Instructions to follow: Every record should be written out exactly, please.

Entries with model source code
※
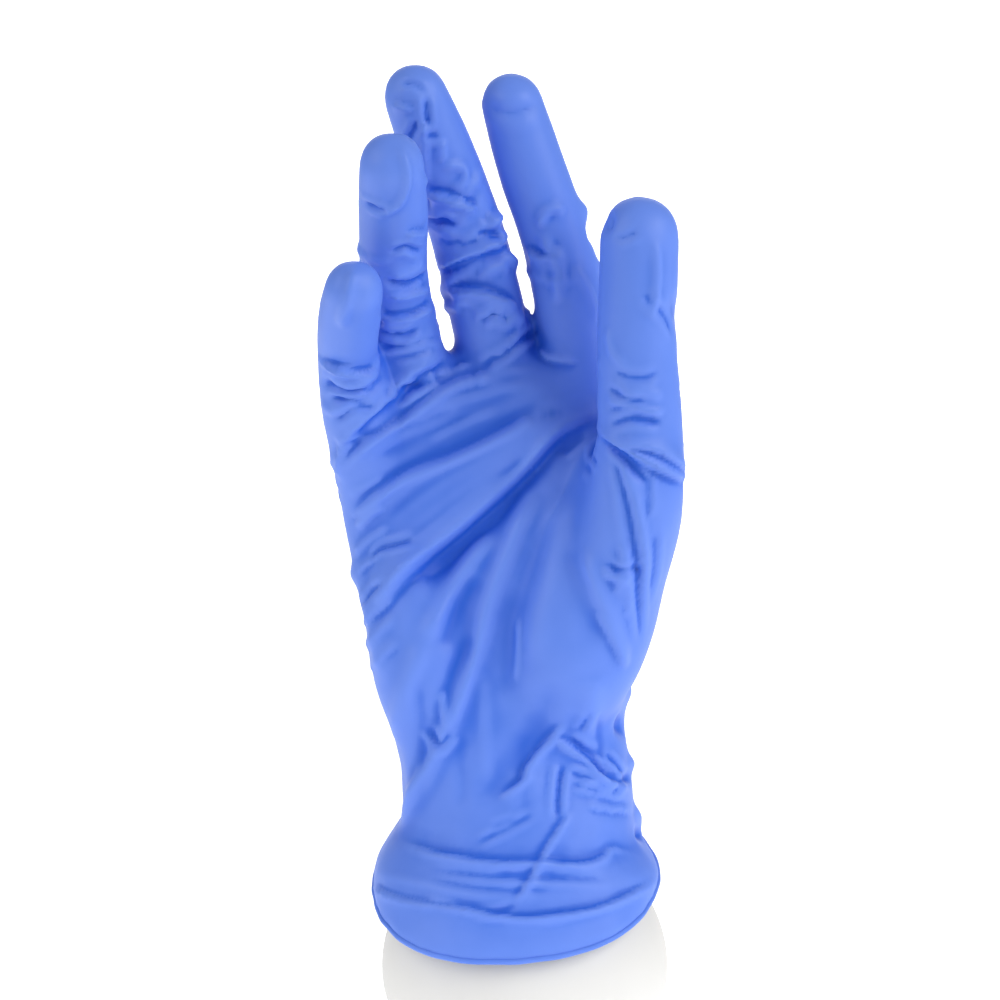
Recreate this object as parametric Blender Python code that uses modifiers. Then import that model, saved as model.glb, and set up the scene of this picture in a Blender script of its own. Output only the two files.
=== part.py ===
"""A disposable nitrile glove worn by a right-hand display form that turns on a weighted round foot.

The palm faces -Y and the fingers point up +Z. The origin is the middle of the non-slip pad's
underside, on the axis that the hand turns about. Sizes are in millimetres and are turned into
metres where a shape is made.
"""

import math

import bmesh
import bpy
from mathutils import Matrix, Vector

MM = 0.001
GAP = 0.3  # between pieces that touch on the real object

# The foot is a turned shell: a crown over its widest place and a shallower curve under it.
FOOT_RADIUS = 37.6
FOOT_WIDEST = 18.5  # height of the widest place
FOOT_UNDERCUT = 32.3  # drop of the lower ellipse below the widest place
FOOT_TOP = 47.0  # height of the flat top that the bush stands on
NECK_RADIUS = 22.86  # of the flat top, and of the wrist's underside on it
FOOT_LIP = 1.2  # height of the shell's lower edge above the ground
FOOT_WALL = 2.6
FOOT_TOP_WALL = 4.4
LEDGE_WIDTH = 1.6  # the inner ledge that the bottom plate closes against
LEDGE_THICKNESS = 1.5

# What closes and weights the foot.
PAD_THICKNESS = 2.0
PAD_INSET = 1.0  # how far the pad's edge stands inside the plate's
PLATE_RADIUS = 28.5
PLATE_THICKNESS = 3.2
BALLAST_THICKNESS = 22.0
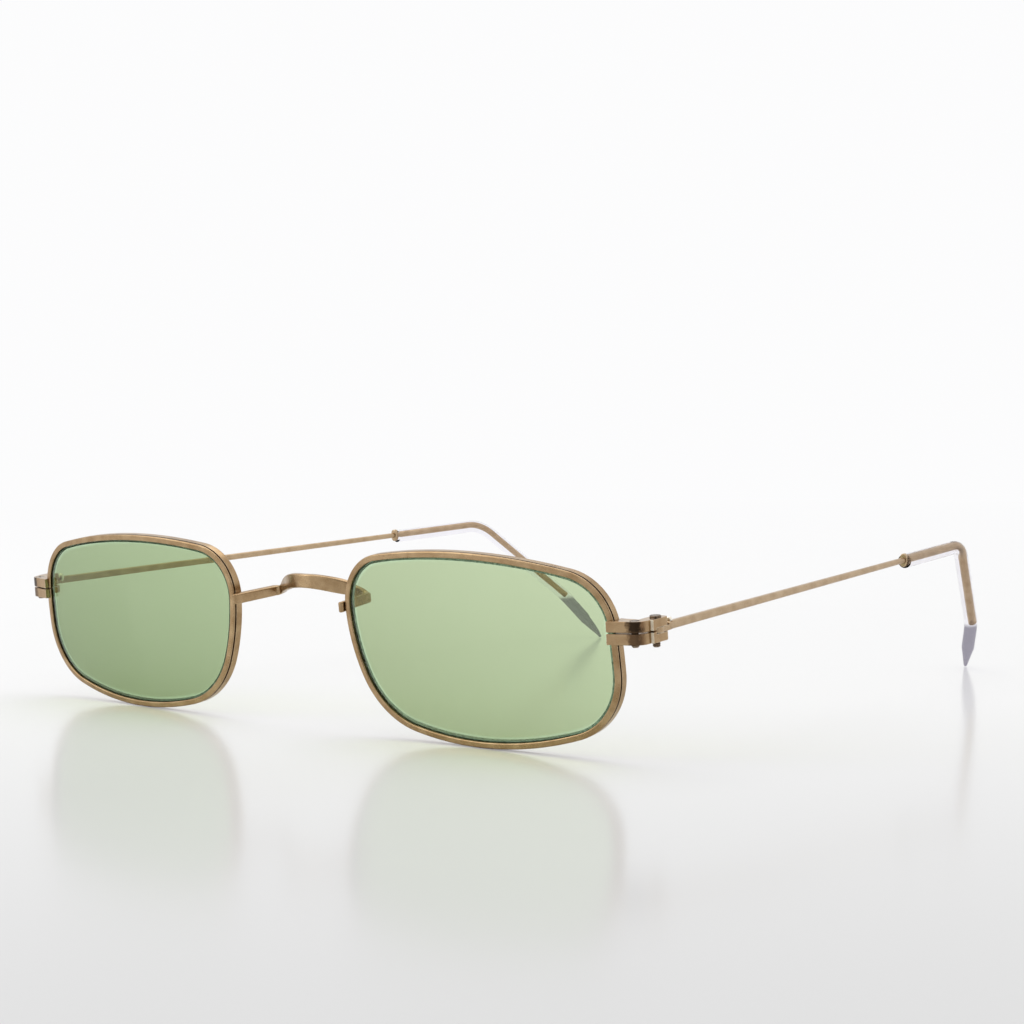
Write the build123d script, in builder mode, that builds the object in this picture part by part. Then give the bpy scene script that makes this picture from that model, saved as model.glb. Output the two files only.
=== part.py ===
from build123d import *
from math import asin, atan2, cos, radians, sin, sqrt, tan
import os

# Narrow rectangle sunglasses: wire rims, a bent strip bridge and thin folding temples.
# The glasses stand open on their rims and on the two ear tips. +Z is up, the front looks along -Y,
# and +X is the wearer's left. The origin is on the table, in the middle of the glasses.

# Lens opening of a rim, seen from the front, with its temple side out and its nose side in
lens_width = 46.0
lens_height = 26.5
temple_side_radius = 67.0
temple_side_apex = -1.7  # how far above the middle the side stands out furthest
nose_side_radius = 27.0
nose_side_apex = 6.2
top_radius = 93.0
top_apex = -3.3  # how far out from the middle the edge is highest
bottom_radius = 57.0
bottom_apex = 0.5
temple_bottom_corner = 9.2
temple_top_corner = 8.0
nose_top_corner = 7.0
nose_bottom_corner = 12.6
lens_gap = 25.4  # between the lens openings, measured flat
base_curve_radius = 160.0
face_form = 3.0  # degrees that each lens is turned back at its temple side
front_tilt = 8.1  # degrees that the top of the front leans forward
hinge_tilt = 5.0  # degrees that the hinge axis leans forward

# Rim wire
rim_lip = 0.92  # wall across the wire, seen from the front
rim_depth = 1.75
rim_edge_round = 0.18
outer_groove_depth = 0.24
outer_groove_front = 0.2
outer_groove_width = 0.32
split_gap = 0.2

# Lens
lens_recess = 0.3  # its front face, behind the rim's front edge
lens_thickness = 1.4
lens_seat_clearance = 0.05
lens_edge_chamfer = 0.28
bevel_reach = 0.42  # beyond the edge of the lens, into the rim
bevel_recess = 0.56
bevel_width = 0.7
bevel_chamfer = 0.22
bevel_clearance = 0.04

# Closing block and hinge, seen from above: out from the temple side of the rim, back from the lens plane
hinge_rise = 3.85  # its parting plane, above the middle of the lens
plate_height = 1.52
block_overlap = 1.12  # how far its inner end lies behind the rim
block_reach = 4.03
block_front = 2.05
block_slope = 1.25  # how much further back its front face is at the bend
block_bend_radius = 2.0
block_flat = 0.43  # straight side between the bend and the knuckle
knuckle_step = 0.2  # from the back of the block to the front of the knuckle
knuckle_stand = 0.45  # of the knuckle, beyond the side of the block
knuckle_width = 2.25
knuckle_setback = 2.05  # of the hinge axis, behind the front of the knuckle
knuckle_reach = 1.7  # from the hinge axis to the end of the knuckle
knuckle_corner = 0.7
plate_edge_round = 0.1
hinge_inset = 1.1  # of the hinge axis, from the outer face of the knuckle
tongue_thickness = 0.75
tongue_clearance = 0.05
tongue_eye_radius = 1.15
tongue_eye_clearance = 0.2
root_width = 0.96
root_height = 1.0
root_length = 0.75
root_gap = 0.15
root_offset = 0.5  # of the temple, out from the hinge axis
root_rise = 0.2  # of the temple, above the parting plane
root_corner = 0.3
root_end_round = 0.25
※
Result for this task:
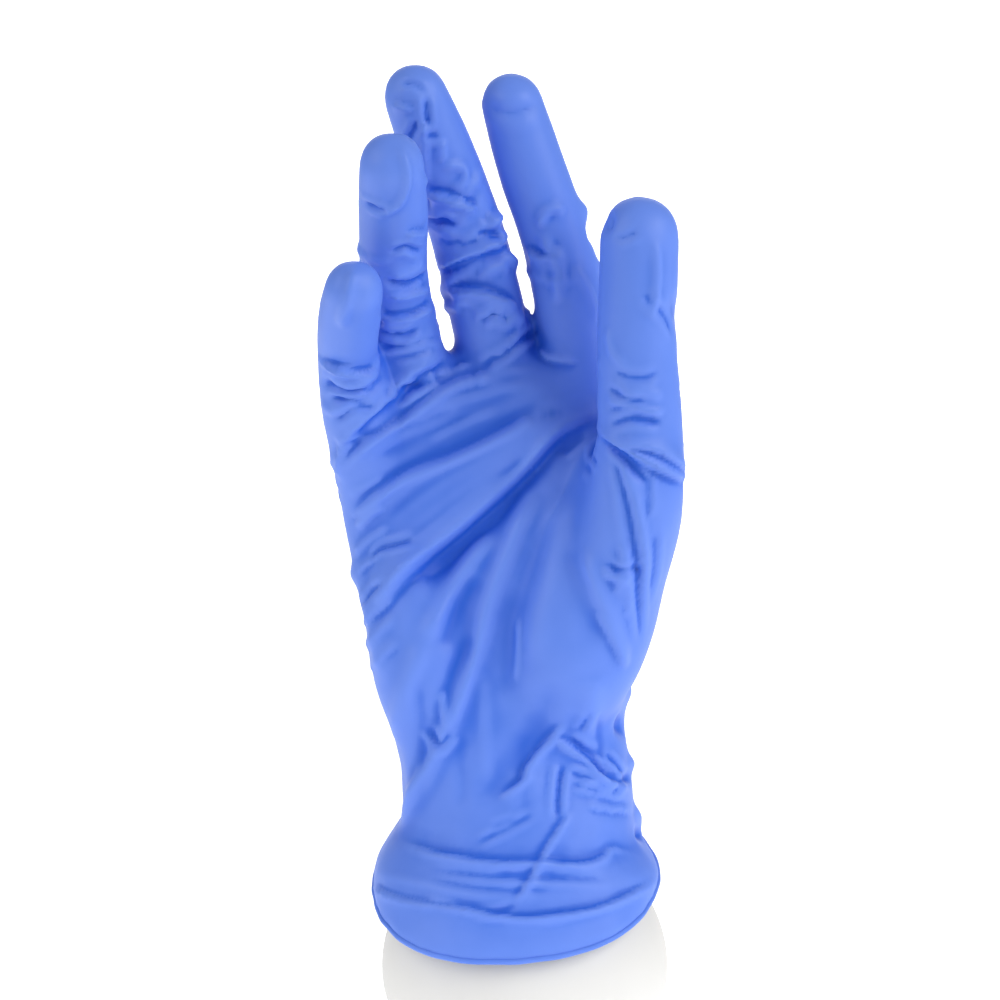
Recreate this object as parametric Blender Python code that uses modifiers. Then import that model, saved as model.glb, and set up the scene of this picture in a Blender script of its own. Output only the two files.
=== part.py ===
"""A disposable nitrile glove worn by a right-hand display form that turns on a weighted round foot.

The palm faces -Y and the fingers point up +Z. The origin is the middle of the non-slip pad's
underside, on the axis that the hand turns about. Sizes are in millimetres and are turned into
metres where a shape is made.
"""

import math

import bmesh
import bpy
from mathutils import Matrix, Vector

MM = 0.001
GAP = 0.3  # between pieces that touch on the real object

# The foot is a turned shell: a crown over its widest place and a shallower curve under it.
FOOT_RADIUS = 37.6
FOOT_WIDEST = 18.5  # height of the widest place
FOOT_UNDERCUT = 32.3  # drop of the lower ellipse below the widest place
FOOT_TOP = 47.0  # height of the flat top that the bush stands on
NECK_RADIUS = 22.86  # of the flat top, and of the wrist's underside on it
FOOT_LIP = 1.2  # height of the shell's lower edge above the ground
FOOT_WALL = 2.6
FOOT_TOP_WALL = 4.4
LEDGE_WIDTH = 1.6  # the inner ledge that the bottom plate closes against
LEDGE_THICKNESS = 1.5

# What closes and weights the foot.
PAD_THICKNESS = 2.0
PAD_INSET = 1.0  # how far the pad's edge stands inside the plate's
PLATE_RADIUS = 28.5
PLATE_THICKNESS = 3.2
BALLAST_THICKNESS = 22.0
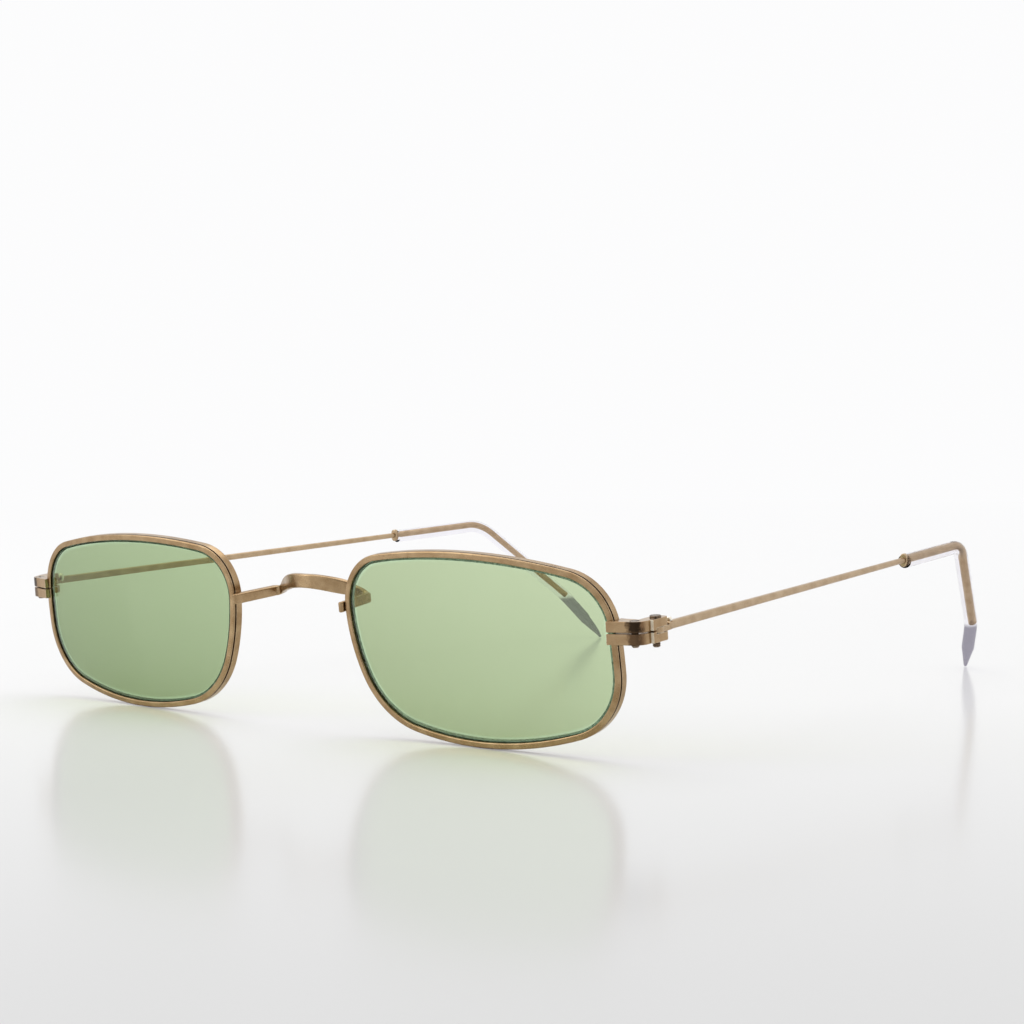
Write the build123d script, in builder mode, that builds the object in this picture part by part. Then give the bpy scene script that makes this picture from that model, saved as model.glb. Output the two files only.
=== part.py ===
from build123d import *
from math import asin, atan2, cos, radians, sin, sqrt, tan
import os

# Narrow rectangle sunglasses: wire rims, a bent strip bridge and thin folding temples.
# The glasses stand open on their rims and on the two ear tips. +Z is up, the front looks along -Y,
# and +X is the wearer's left. The origin is on the table, in the middle of the glasses.

# Lens opening of a rim, seen from the front, with its temple side out and its nose side in
lens_width = 46.0
lens_height = 26.5
temple_side_radius = 67.0
temple_side_apex = -1.7  # how far above the middle the side stands out furthest
nose_side_radius = 27.0
nose_side_apex = 6.2
top_radius = 93.0
top_apex = -3.3  # how far out from the middle the edge is highest
bottom_radius = 57.0
bottom_apex = 0.5
temple_bottom_corner = 9.2
temple_top_corner = 8.0
nose_top_corner = 7.0
nose_bottom_corner = 12.6
lens_gap = 25.4  # between the lens openings, measured flat
base_curve_radius = 160.0
face_form = 3.0  # degrees that each lens is turned back at its temple side
front_tilt = 8.1  # degrees that the top of the front leans forward
hinge_tilt = 5.0  # degrees that the hinge axis leans forward

# Rim wire
rim_lip = 0.92  # wall across the wire, seen from the front
rim_depth = 1.75
rim_edge_round = 0.18
outer_groove_depth = 0.24
outer_groove_front = 0.2
outer_groove_width = 0.32
split_gap = 0.2

# Lens
lens_recess = 0.3  # its front face, behind the rim's front edge
lens_thickness = 1.4
lens_seat_clearance = 0.05
lens_edge_chamfer = 0.28
bevel_reach = 0.42  # beyond the edge of the lens, into the rim
bevel_recess = 0.56
bevel_width = 0.7
bevel_chamfer = 0.22
bevel_clearance = 0.04

# Closing block and hinge, seen from above: out from the temple side of the rim, back from the lens plane
hinge_rise = 3.85  # its parting plane, above the middle of the lens
plate_height = 1.52
block_overlap = 1.12  # how far its inner end lies behind the rim
block_reach = 4.03
block_front = 2.05
block_slope = 1.25  # how much further back its front face is at the bend
block_bend_radius = 2.0
block_flat = 0.43  # straight side between the bend and the knuckle
knuckle_step = 0.2  # from the back of the block to the front of the knuckle
knuckle_stand = 0.45  # of the knuckle, beyond the side of the block
knuckle_width = 2.25
knuckle_setback = 2.05  # of the hinge axis, behind the front of the knuckle
knuckle_reach = 1.7  # from the hinge axis to the end of the knuckle
knuckle_corner = 0.7
plate_edge_round = 0.1
hinge_inset = 1.1  # of the hinge axis, from the outer face of the knuckle
tongue_thickness = 0.75
tongue_clearance = 0.05
tongue_eye_radius = 1.15
tongue_eye_clearance = 0.2
root_width = 0.96
root_height = 1.0
root_length = 0.75
root_gap = 0.15
root_offset = 0.5  # of the temple, out from the hinge axis
root_rise = 0.2  # of the temple, above the parting plane
root_corner = 0.3
root_end_round = 0.25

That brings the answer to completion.